» **STORED ROWS**:
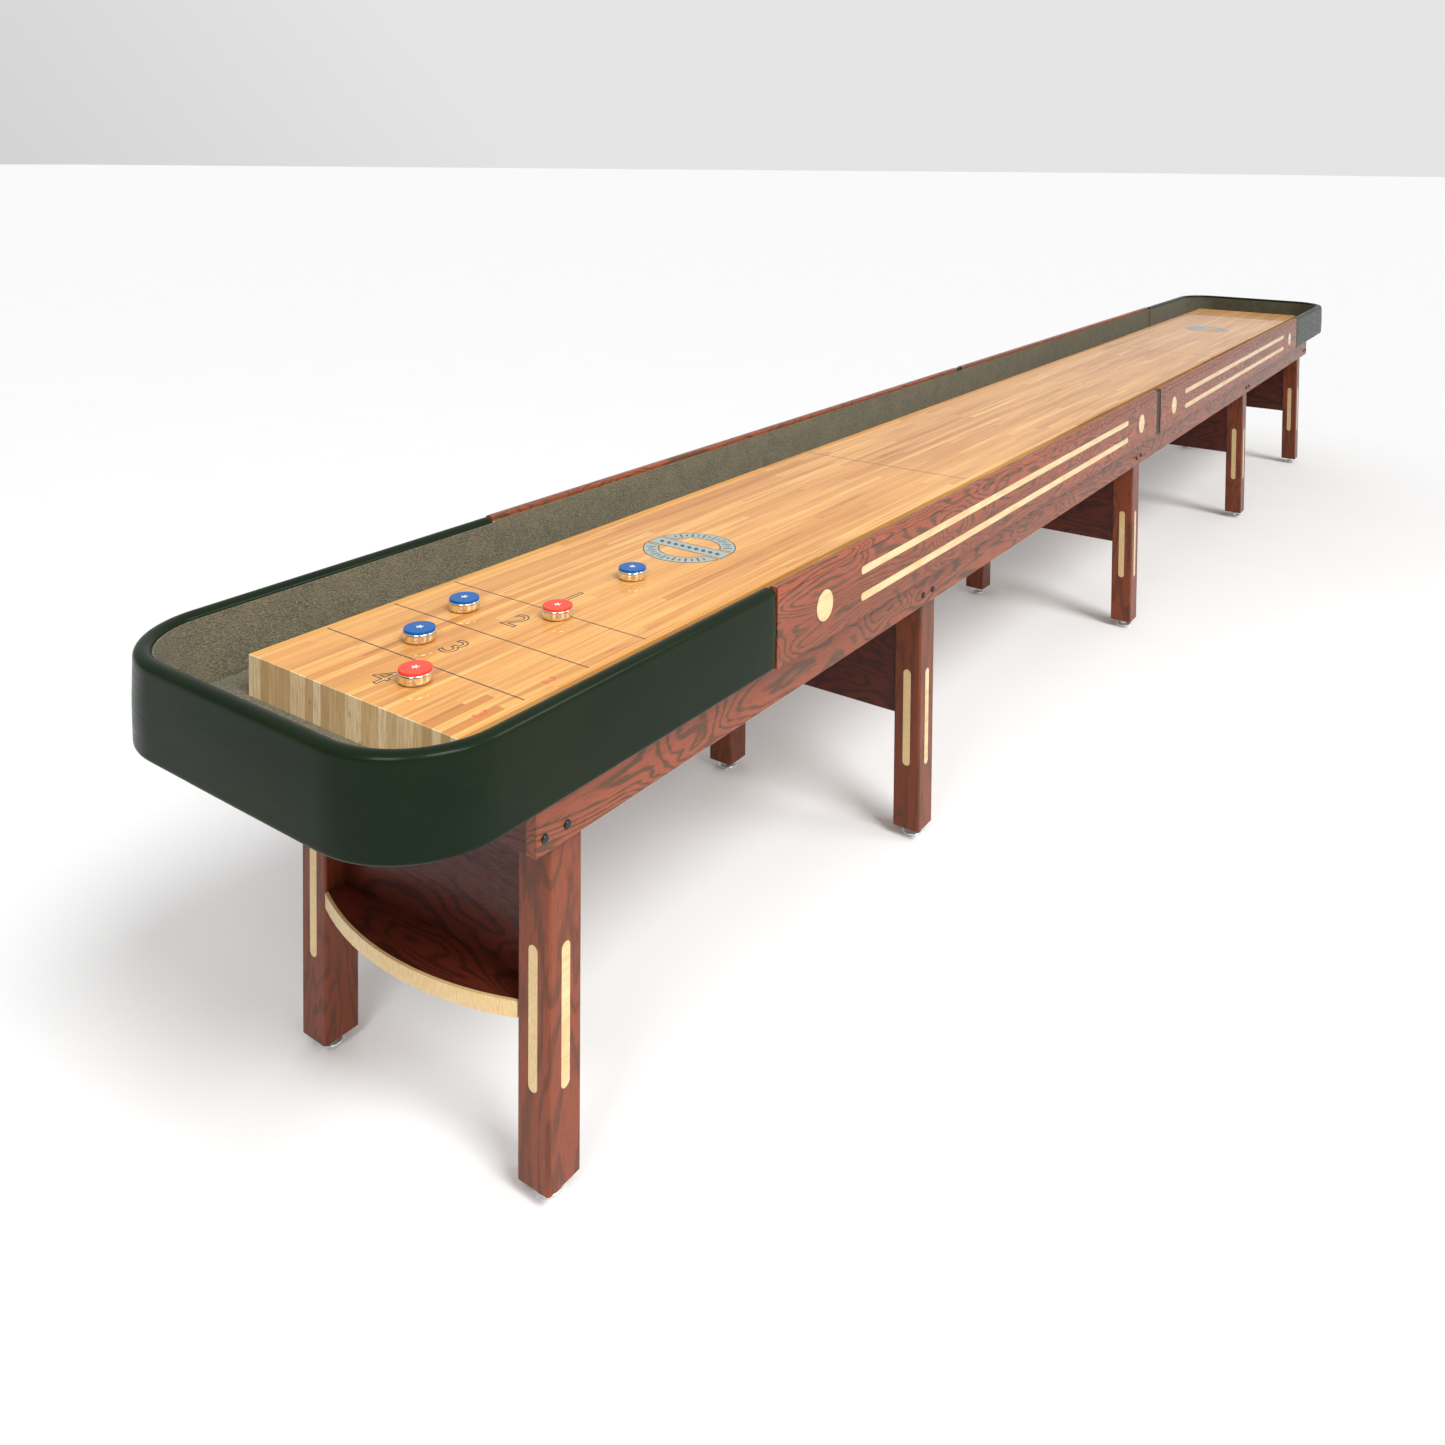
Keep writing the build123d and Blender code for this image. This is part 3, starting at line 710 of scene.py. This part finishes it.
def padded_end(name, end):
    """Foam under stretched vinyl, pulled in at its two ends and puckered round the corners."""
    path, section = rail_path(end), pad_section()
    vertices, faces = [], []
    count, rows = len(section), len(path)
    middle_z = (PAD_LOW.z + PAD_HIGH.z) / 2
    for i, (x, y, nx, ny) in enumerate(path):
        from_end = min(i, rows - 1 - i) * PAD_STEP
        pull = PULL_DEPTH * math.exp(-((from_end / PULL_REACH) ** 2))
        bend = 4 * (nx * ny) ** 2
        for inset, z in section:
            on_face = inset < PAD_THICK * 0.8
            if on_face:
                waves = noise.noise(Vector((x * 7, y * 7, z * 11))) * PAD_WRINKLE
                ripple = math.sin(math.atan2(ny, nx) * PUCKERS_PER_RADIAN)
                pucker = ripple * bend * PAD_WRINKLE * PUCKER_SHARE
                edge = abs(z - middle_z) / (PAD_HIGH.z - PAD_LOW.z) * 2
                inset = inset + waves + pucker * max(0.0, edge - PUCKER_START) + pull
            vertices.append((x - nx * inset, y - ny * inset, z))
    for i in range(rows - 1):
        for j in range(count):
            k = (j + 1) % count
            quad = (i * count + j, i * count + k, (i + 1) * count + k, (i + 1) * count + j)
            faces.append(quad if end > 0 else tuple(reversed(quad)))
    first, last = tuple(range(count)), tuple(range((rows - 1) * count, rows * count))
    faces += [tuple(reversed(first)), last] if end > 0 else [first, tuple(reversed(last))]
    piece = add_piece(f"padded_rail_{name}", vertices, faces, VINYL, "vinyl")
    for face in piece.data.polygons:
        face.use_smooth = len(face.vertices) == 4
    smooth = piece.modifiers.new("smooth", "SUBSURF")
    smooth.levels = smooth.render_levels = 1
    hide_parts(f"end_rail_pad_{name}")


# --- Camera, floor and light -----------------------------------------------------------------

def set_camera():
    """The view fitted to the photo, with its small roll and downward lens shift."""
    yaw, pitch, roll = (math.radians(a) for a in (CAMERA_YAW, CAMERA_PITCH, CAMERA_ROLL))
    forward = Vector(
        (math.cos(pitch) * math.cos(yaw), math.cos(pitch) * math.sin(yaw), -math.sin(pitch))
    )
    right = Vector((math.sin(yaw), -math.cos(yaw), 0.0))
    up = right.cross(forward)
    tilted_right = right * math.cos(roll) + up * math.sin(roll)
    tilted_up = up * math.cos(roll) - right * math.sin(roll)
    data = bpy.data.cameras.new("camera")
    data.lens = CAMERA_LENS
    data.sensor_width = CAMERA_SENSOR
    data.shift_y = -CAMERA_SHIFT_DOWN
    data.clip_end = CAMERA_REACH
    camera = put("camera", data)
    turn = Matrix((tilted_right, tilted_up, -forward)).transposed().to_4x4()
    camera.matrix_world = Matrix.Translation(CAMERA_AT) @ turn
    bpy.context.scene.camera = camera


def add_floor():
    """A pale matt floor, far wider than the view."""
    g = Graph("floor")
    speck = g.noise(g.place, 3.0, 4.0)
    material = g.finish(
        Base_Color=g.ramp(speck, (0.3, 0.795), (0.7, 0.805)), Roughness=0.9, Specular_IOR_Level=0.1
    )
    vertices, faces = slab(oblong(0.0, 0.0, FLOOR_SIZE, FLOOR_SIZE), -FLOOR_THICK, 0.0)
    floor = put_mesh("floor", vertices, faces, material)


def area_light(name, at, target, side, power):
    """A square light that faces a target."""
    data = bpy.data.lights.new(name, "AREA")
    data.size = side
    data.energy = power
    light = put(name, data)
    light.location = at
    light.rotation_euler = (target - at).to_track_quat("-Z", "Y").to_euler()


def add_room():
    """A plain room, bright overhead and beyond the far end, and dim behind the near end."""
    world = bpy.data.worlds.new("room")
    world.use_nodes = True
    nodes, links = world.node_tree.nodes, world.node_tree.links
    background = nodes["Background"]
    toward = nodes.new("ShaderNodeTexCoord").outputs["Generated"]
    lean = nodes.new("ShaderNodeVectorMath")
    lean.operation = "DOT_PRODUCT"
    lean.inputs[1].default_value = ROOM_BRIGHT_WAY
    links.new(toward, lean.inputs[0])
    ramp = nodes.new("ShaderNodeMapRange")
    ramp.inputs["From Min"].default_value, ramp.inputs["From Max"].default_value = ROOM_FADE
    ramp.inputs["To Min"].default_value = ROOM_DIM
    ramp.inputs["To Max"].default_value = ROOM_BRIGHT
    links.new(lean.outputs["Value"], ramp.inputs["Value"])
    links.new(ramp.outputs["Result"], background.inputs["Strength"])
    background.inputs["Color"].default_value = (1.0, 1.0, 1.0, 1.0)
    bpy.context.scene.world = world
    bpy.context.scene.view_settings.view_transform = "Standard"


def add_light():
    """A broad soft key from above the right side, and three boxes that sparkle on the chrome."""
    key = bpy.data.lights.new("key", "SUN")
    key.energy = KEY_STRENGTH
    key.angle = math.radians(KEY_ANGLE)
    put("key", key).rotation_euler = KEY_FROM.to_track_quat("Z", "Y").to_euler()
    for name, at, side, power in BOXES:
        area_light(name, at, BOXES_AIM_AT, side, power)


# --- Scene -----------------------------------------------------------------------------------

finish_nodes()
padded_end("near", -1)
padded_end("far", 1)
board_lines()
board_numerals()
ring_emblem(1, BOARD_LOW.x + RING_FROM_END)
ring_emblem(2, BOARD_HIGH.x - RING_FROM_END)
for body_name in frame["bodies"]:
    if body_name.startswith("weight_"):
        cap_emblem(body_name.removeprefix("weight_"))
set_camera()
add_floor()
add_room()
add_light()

---

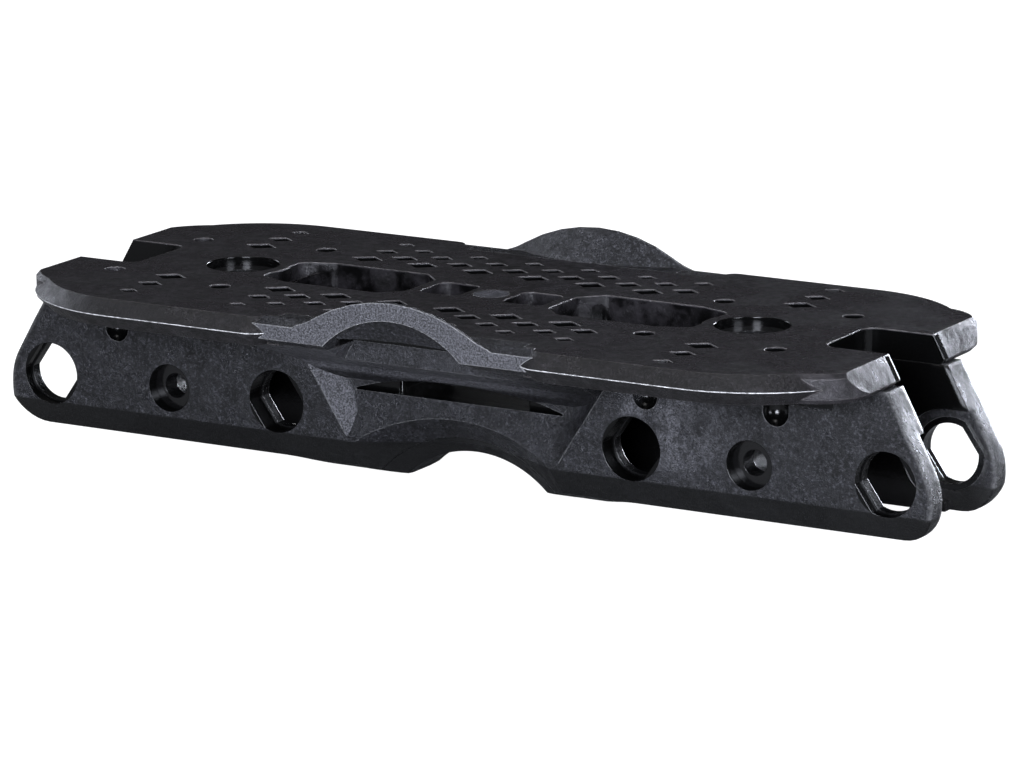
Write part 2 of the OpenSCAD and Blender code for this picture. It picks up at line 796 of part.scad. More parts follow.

--

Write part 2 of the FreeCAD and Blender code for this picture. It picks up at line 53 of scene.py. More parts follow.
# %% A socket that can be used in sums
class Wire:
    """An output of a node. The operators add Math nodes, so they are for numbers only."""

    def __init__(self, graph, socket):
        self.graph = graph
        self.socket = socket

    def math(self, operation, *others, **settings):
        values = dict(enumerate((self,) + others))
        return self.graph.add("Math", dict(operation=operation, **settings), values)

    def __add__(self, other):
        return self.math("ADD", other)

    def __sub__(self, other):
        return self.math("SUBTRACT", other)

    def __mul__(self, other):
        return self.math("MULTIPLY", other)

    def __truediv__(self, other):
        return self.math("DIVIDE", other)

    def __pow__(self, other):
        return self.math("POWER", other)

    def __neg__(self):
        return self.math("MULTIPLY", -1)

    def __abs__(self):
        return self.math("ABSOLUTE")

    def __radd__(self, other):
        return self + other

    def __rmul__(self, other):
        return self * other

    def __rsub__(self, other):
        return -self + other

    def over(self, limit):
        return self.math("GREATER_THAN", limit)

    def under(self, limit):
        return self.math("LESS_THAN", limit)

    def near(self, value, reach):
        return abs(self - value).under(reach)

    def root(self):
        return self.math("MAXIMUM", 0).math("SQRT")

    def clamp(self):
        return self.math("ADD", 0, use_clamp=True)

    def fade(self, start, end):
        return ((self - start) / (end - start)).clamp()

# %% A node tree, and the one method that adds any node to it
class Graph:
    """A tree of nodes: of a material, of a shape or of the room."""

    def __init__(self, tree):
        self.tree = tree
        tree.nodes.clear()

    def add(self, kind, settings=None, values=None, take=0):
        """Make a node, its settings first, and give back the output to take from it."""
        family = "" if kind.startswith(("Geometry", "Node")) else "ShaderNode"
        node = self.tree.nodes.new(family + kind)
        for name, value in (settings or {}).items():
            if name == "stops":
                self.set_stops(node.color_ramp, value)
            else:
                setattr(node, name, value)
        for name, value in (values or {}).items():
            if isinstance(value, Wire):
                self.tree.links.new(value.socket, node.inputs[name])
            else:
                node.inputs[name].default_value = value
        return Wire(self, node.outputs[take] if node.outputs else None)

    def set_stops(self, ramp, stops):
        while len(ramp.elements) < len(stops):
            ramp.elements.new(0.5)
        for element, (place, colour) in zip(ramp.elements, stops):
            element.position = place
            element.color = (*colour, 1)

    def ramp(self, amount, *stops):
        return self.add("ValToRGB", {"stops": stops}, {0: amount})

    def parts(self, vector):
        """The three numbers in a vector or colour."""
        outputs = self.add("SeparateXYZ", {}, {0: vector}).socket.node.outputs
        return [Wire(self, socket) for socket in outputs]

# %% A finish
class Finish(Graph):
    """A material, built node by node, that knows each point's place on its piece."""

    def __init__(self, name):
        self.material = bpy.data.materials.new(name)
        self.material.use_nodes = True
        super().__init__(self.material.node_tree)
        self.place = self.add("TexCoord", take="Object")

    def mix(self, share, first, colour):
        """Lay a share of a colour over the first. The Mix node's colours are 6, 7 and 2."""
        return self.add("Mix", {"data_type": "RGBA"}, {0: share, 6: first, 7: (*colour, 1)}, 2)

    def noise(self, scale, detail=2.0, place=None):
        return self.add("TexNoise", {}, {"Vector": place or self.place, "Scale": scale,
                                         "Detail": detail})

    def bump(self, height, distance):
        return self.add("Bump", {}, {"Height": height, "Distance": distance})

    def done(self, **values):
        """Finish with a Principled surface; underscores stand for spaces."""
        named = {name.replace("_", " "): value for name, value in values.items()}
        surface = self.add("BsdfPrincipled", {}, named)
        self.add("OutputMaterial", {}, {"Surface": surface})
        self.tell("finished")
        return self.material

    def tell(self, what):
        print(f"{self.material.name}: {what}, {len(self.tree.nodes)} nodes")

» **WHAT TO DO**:
Check each line in the listing above for the string "code", then report how many lines contain it, with no other text.

» **FINAL RESULT**:
3